**Rows from a 3D modeling dataset**
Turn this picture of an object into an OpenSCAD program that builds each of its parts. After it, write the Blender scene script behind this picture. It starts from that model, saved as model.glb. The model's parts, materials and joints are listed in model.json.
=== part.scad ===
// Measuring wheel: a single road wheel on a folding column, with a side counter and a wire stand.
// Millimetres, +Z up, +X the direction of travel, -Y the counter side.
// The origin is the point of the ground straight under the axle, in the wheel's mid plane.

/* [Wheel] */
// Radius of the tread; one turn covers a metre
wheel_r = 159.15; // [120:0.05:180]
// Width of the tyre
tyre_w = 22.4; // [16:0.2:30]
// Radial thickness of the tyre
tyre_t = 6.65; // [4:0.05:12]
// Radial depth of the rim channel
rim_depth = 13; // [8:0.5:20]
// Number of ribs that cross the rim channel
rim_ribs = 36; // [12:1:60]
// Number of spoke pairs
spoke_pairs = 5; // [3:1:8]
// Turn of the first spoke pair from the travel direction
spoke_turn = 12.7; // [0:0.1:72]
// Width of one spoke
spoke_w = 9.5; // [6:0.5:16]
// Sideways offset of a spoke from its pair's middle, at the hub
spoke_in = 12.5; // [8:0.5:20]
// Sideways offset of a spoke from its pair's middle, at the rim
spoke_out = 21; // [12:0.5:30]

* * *

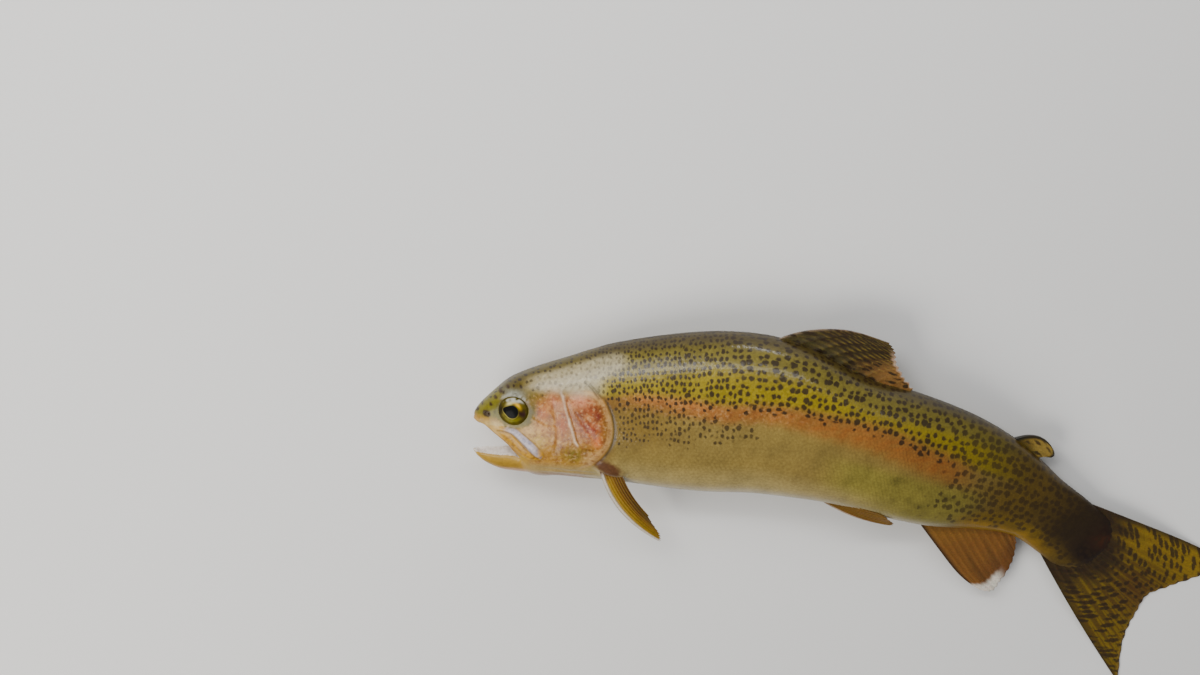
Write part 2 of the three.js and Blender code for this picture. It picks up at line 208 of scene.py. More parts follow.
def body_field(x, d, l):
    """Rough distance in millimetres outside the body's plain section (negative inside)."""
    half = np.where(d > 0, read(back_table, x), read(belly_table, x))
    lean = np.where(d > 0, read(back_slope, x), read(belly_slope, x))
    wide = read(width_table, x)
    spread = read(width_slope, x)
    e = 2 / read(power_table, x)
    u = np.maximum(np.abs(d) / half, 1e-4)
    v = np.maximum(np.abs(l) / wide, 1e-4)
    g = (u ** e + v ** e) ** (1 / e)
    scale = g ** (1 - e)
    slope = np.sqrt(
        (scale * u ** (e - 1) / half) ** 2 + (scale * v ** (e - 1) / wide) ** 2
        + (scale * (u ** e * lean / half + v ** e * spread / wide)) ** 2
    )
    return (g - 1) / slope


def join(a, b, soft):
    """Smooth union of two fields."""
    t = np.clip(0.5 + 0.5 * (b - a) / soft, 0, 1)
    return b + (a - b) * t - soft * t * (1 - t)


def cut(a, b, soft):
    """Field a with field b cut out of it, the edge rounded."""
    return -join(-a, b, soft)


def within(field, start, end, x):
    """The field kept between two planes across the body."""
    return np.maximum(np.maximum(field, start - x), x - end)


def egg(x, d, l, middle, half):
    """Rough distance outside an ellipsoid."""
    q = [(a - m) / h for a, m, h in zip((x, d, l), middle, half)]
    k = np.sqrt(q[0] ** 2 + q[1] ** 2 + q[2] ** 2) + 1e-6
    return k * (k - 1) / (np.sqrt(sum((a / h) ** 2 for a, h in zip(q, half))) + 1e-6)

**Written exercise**
From the listing, copy every line where the string "this" appears.

**Worked answer**
Turn this picture of an object into an OpenSCAD program that builds each of its parts. After it, write the Blender scene script behind this picture. It starts from that model, saved as model.glb. The model's parts, materials and joints are listed in model.json.
Write part 2 of the three.js and Blender code for this picture. It picks up at line 208 of scene.py. More parts follow.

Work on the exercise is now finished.